Soil is one of the major natural resources, like air and water. It is the topmost layer of the earth's crust and is a mixture of fine powdered rocks, organic matter, liquids, myriad organisms and other minerals. It acts as an interface between hydrosphere, lithosphere, earth's atmosphere and biosphere. The proportion of the key ingredients determines the type of soil. But, factors such as vegetation, climatic conditions, human activities for e.g. grazing, farming, gardening etc also influence soil formation. In India, various types of soils are found and their formations are influenced by certain factors such as altitude, climate disproportionate rainfall and many others. The type of soil differs in different areas of the country. The major types of soils found in India are:

  • Laterite Soil: The laterite soil is found in those regions of the country which receive heavy rainfall with alternate dry and wet period. In these climatic conditions, leaching of soil takes place which is a process in which fertile portion of the soil gets washed away by heavy rains. They are formed from the decomposition of rocks and contain iron oxide which gives them red or pink colour. This type of soil is normally deficient in nitrogen and is poor in lime content. This type of soil is found in several parts of the country mainly Western and Eastern Ghats, Vindhyas, Malwa plateau and Satpuras.
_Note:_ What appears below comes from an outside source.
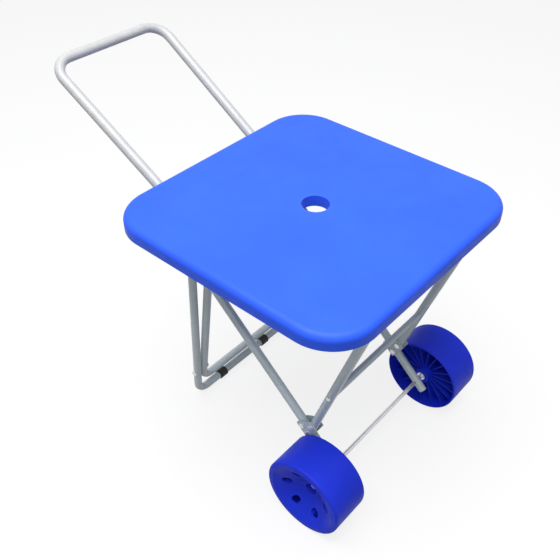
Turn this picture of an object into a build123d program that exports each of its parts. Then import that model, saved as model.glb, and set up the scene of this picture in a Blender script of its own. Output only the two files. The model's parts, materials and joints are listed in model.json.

The states where this type of soil can be found are West Bengal, Andhra Pradesh, Bihar, Meghalaya, Assam, Odisha to name a few.

  • Mountain Soils: Mountain soils are formed due to the accumulation of organic matter which is derived from the forest growth. This type of soil is rich in humus but has poor lime, potash and phosphorus content. It is generally sandy and has gravels. It is mainly found in Himalayan region of the country. Maize, barley, wheat and temperate fruits are grown in this soil in the Himalayan region. Plantation of crops like tropical fruits, coffee, tea or spices in states of south India like Kerala, Tamil Nadu and Karnataka are undertaken in this type of soil.

  • Black Soil: This type of soil is made up of volcanic rocks and lava. Black soil is also known as 'regur' which is derived from a Telugu word 'reguda'. Black soil is also known as Black Cotton Soil as cotton is an important crop which is grown in this type of soil. The soil content is rich in calcium carbonate, potash, lime and magnesium carbonate but has poor phosphorus content. It is mostly found in areas such as Gujarat, Madhya Pradesh and Maharashtra. It is also found in states like Tamil Nadu, Andhra Pradesh and Karnataka.

  • Red Soil: This type of soil is formed as a result of weathering of metamorphic and igneous rocks. The red colour of the soil comes from the high percentage of iron content. The soil's texture varies from being sandy to clayey, but it is mainly loamy. It is rich in potash content but lacks phosphate, humus and nitrogen content. The red soil is found in regions such as Tamil Nadu, Madhya Pradesh, Jharkhand, Odisha, some parts of Karnataka and southeast Maharashtra.

  • Alluvial Soil: Alluvial soils are formed by the deposits of the sediments brought by rivers. Most of the rivers originate from the Himalayas and bring along high amount of sediments with them. The soil is made up of particles like silt, sand and clay. It has adequate amount of phosphoric acid, potash and lime. Alluvial soil is of two types - (i) old alluvium known as bangar, and (ii) new alluvium called khaddar. It is the most important type of soil found in the country as it covers about 40% of the total land. It is found in the areas of northern plains beginning from Punjab to West Bengal and Assam. It is also found in deltas of different rivers such as Krishna, Godavari, Kaveri and Mahanadi in peninsular India.

  • Desert Soil: The desert soil is found in regions with low rainfall. The sand in the desert areas is partly original and partly blown from Indus Valley. The soil content has 90-95% of sand and 5-10% of clay. The phosphate content in the soil is high while the nitrogen content is low. The water content in the soil is fulfilled through irrigation. This type of soil is found in arid and semi-arid areas. Desert soil is found mostly in areas of Rajasthan, and also in Haryana and Punjab.

  • Saline and Alkaline Soil: There are many mineral based and undecomposed contents inside the earth. Due to weathering, they release certain minerals such as magnesium, sodium, sulphurous acid and calcium salts. Some of the released salts get carried in solution by rivers and mix in sub-soils of the plains making the soils saline and alkaline. This type of soil can be found in Uttar Pradesh and Punjab and also in some parts of Gujarat.

  • Peat Soil: Accumulation of high amount of organic matters in the soil in humid regions results in the formation of peaty soils. These types of soils constitute about 10 to 40% of the organic matter and also a reasonable amount of soluble salts. Peaty soils are heavy, black in colour and have high acidic content. They are low in phosphate and potash content. Peaty and marshy soils are found in a few districts of Kerala. On the other hand, marshy soils are found in coastal areas of some states such as Tamil Nadu, Bihar, Almora district of Uttaranchal and Sunderbans of West Bengal.